When I spoke in public, I felt tentative—stumbling and qualifying. I came to realize that the mind in chaos has a hard time taking words into itself and ordering them into any sense. Because my mind couldn’t process the way it was accustomed to, I discovered I was much more in touch with my body and my soul. My heart was also confused, and I couldn’t stay in relationships very well. I realized these losses had effectively driven me out of my mind and into my body, out of my heart and into my soul.
After several years of struggle, I was surprised by a realization that freed me to put these words down on a page and send them out to others in a book. One crisp fall day, I was hiking in the forest that has become my playground and sat on a bench looking at what I call the broccoli tree. (It looks like a hundred-foot stalk of broccoli.) As the last of the late-autumn leaves drifted to the ground, I had a deep sense of sadness. I realized the words I had spoken most of my life were much like the fallen leaves. My words had fallen from my lips and turned brown. The smell of decay was in the air. Most of the words by which I had made my living had long ago disintegrated. They were not remembered, nor were they framed and put on a wall.
As I pondered this process, I settled into a deep sense of contentment. Yes, the leaves fall and die. Yes, the words fall on people’s ears and die. The decaying leaves become the humus that nourishes the tree and becomes the fertile home for the gestation of new seedlings. Maybe that is what words do—they are not to live forever. They are simply designed to fall and die and silently and perpetually fertilize the new life that emerges from the earth.
As I came to this understanding, I was released from my block and decided I could write again. Then as I was relaxing in the crisp fall sun, an acorn fell and struck me right on top of my head. All the fluttering, descending leaves had spoken so gently and then suddenly, one hard little acorn dropped from nowhere and made its point. Only a few words make an impact. The rest do their work of decay and death, becoming humus for the nurturing of new life.
This book is intended to be both brown leaves and hard acorns. It is a result of the journey from trust and confidence in the life I had been given, the collapse of that life, and the emergence of new life and understanding.

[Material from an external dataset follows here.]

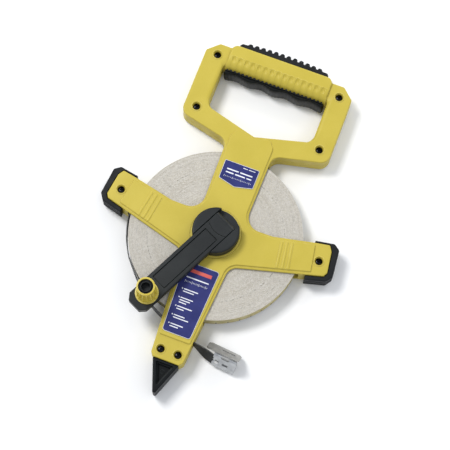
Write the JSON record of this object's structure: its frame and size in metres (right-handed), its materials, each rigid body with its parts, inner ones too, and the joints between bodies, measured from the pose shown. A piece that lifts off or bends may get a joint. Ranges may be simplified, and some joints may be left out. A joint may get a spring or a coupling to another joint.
{
  "type": "surveyor tape reel",
  "caption": "Open cross-frame reel for a long surveying tape, with a loop handle, folding winding crank, rubber bumpers, ground spike and a hinged steel end hook.",
  "frame": {"origin": "on the reel's axis, at the flat back of the frame", "axes": "+Z along the reel's axis towards the crank, +Y along the neck towards the handle, +X to the right"},
  "size_m": [0.2094, 0.3193, 0.055],
  "materials": {
    "yellow_plastic": "semi-gloss moulded ABS with a fine grain",
    "black_rubber": "matte moulded rubber",
    "black_plastic": "satin black moulded plastic",
    "plated_steel": "nickel-plated sheet and pins",
    "black_steel": "black oxide",
    "bush_brass": "turned",
    "tape_edge": "edges of wound fibreglass tape",
    "leader_strip": "satin black vinyl-coated strip",
    "blue_label": "printed vinyl sticker"
  },
  "bodies": {
    "root": {"front_frame": "yellow_plastic", "back_frame": "yellow_plastic", "palm_strip": "black_rubber", "finger_grip": "black_rubber", "bumper_left": "black_rubber", "bumper_right": "black_rubber", "ground_spike": "black_plastic", "frame_screw_1": "black_steel", "frame_screw_2": "black_steel", "frame_screw_3": "black_steel", "frame_screw_4": "black_steel", "frame_screw_5": "black_steel", "frame_screw_6": "black_steel", "frame_screw_7": "black_steel", "frame_screw_8": "black_steel", "thrust_washer": "plated_steel", "tape_leader": "leader_strip", "end_clip": "plated_steel", "leader_rivet": "plated_steel", "claw_pin": "plated_steel", "neck_label": "blue_label", "leg_label": "blue_label"},
    "reel": {"reel_drum": "black_plastic", "drum_bush": "bush_brass", "tape_coil": "tape_edge", "tape_anchor_peg": "plated_steel", "hub_cap": "black_plastic", "hub_screw": "plated_steel", "crank_pin": "plated_steel"},
    "crank": {"crank_arm": "black_plastic", "knob_post": "black_plastic", "knob_retainer": "black_steel"},
    "knob": {"grip_knob": "yellow_plastic"},
    "claw": {"hook_claw": "plated_steel"}
  },
  "joints": [
    {"name": "reel_spin", "type": "hinge", "parent": "root", "child": "reel", "pos_m": [0, 0, 0], "axis": [0, 0, 1], "continuous": true},
    {"name": "crank_fold", "type": "hinge", "parent": "reel", "child": "crank", "pos_m": [0.00398, 0.0083, 0.0282], "axis": [-0.9018, 0.4321, 0], "range_deg": [0, 165]},
    {"name": "knob_spin", "type": "hinge", "parent": "crank", "child": "knob", "pos_m": [-0.03396, -0.07088, 0.04], "axis": [0, 0, 1], "continuous": true},
    {"name": "claw_fold", "type": "hinge", "parent": "root", "child": "claw", "pos_m": [0.035, -0.0956, 0.017], "axis": [0.9962, -0.0872, 0], "range_deg": [-48, 100]}
  ]
}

In this book you will be invited to explore ten dimensions of reality we experience as we learn to embrace the new and leave the old. You will be encouraged to explore your suffering and open yourself to rebirth as the gift that comes to those who pay attention to their lives and who have the courage and patience to discover the gifts that are a part of losing, loving, and living.
As the ten dimensions of experience common to loss are identified, you are invited to recognize them in your own journey, to attend to your feelings and your thoughts as you experience them. I encourage you to slow down and explore the gifts that come through these experiences. (“A Discovery Journal” at the end of this book will help you write your way through your loss and into new life.) I believe that when you work your way through your loss in this way, you will find new parts of yourself and new resources for living a rich and vital life in the future.

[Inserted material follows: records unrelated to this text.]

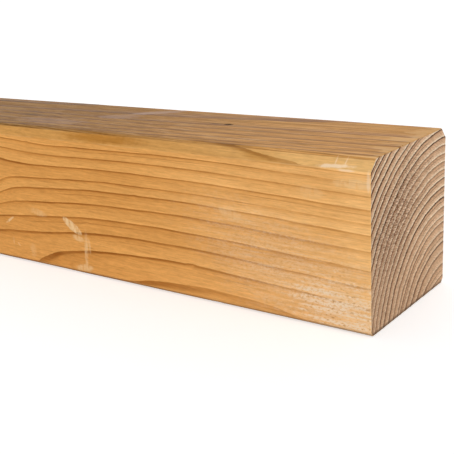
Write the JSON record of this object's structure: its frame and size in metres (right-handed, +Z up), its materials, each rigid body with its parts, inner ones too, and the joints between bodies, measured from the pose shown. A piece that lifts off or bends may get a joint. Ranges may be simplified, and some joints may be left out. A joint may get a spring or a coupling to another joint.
{
  "type": "wooden post",
  "caption": "Long square timber post of solid sawn softwood with bevelled long edges and square-cut ends, used as an upright, beam or bearer.",
  "frame": {"origin": "middle of the bottom face, on the floor that the post lies on", "axes": "+X along the post's length, towards the sawn end with the scuffed corner; +Y from the front face to the back face; +Z up, towards the face between the two large bevels"},
  "size_m": [2.4, 0.15, 0.15],
  "materials": {
    "wood": "sawn and lightly planed, unfinished"
  },
  "bodies": {
    "root": {"post": "wood"}
  },
  "joints": []
}
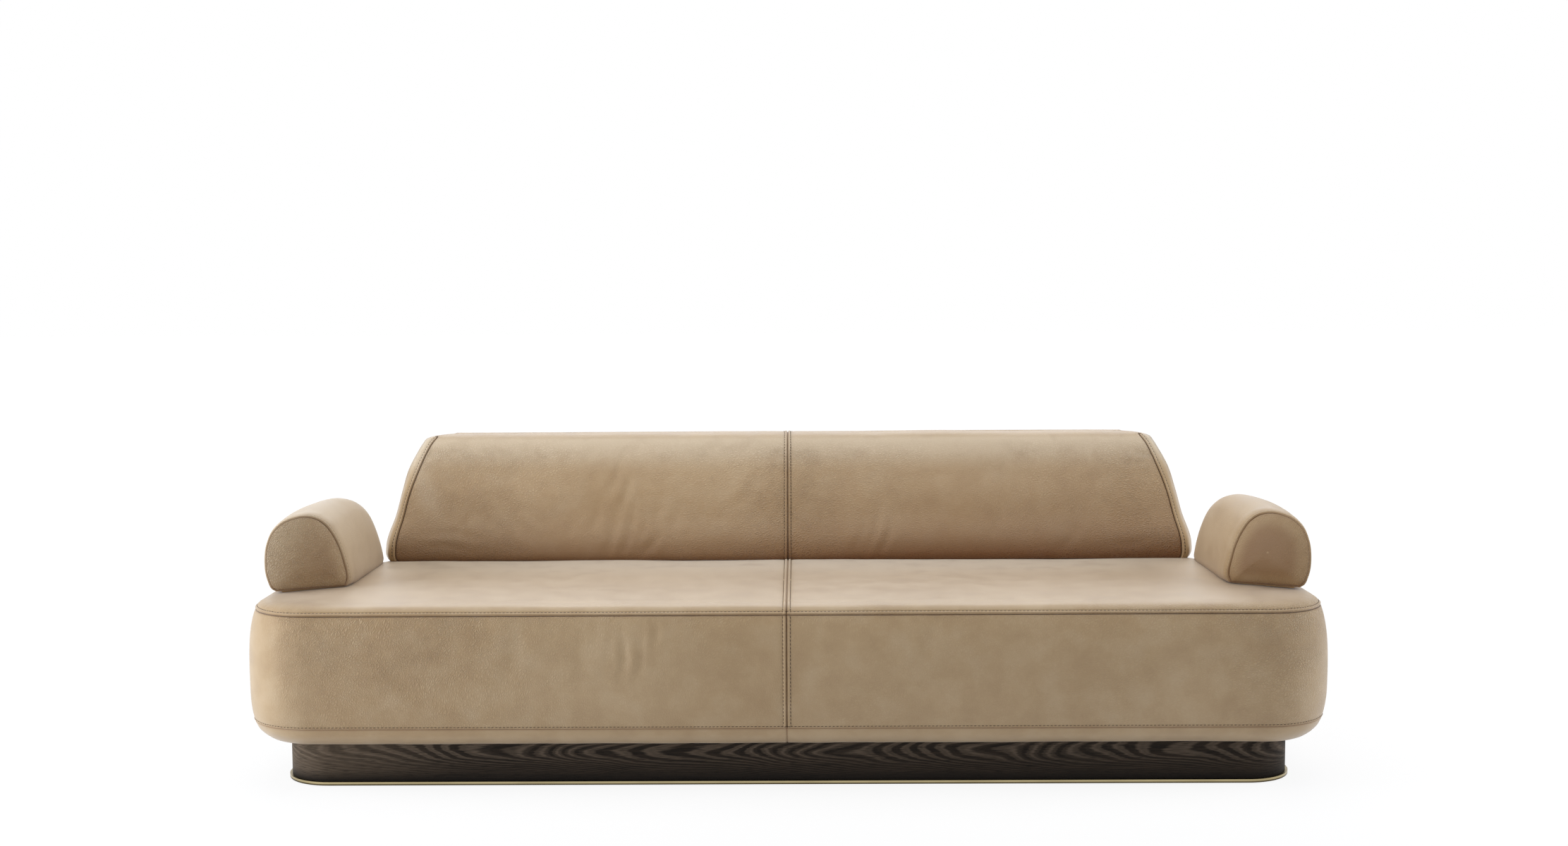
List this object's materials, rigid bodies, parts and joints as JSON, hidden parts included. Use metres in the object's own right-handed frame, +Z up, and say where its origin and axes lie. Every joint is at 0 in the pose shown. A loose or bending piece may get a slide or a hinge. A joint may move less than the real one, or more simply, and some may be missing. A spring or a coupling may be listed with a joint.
{
  "type": "sofa",
  "caption": "Low leather sofa with a deep half-moon seat on a recessed oak plinth with brass trim, a long leaning back bolster and two short arm bolsters.",
  "frame": {"origin": "on the floor, under the centre of the overall width and depth", "axes": "+X to the sitter's left, along the width; -Y towards the front; +Z up"},
  "size_m": [2.5, 0.96, 0.748],
  "materials": {
    "leather": "aniline cowhide, soft sheen, fine natural grain",
    "fumed_oak": "fumed oak veneer on board, matt oiled",
    "brass": "satin brushed",
    "pine": "planed, unfinished",
    "plywood": "sanded, unfinished",
    "foam": "cold-cure polyurethane foam, open cell",
    "webbing": "woven elastic webbing",
    "zinc_steel": "zinc plated",
    "nylon": "moulded nylon"
  },
  "bodies": {
    "root": {"glides": "nylon", "trim_front": "brass", "trim_left": "brass", "trim_right": "brass", "trim_rear": "brass", "plinth_front_board": "fumed_oak", "plinth_corner_left": "fumed_oak", "plinth_corner_right": "fumed_oak", "plinth_side_board_left": "fumed_oak", "plinth_side_board_right": "fumed_oak", "plinth_rear_board": "fumed_oak", "plinth_battens": "pine", "plinth_glue_blocks": "pine", "plinth_bolts": "zinc_steel", "tee_nuts": "zinc_steel", "base_panel": "plywood", "frame_front_rail": "pine", "frame_rear_rail": "pine", "frame_side_rail_left": "plywood", "frame_side_rail_right": "plywood", "frame_cross_rails": "pine", "frame_corner_blocks": "pine", "webbing_lengthwise": "webbing", "webbing_crosswise": "webbing", "seat_foam_pad": "foam", "foam_border_front": "foam", "foam_border_left": "foam", "foam_border_right": "foam", "foam_border_rear": "foam", "seat_top_leather_left": "leather", "seat_top_leather_right": "leather", "seat_side_leather_left": "leather", "seat_side_leather_right": "leather", "under_band_leather_left": "leather", "under_band_leather_right": "leather", "back_foam": "foam", "back_bottom_rail": "pine", "back_top_rail": "pine", "back_ribs": "plywood", "back_closing_panel": "plywood", "back_leather_left": "leather", "back_leather_right": "leather", "back_rear_leather_left": "leather", "back_rear_leather_right": "leather", "arm_base_board_left": "plywood", "arm_base_board_right": "plywood", "arm_foam_left": "foam", "arm_foam_right": "foam", "arm_leather_left": "leather", "arm_leather_right": "leather", "arm_front_panel_left": "leather", "arm_front_panel_right": "leather", "arm_outer_panel_left": "leather", "arm_outer_panel_right": "leather"}
  },
  "joints": []
}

In this book we will also identify persons who might be companions for your journey. When Jesus came face-to-face with his own death, he took some friends to the garden with him when he prayed. He knew that the journey through suffering and death to new life is not one that should be taken alone. As you explore your loss and hope for new life, you will want to seek out friends who can walk with you. You need several. No one person can be all things to you. Sometimes you need intimate friends; sometimes you need strangers. I have discovered that the presence of multiple companions helps us to live these experiences more fully and to discover new parts of ourselves that we might miss were we to walk alone. When you walk with others through these experiences, you can help them grow in spirit and life if you attend to some of these ways of being present with them.
Welcome to the journey. Welcome to the pilgrimage. Welcome to the discovery of life.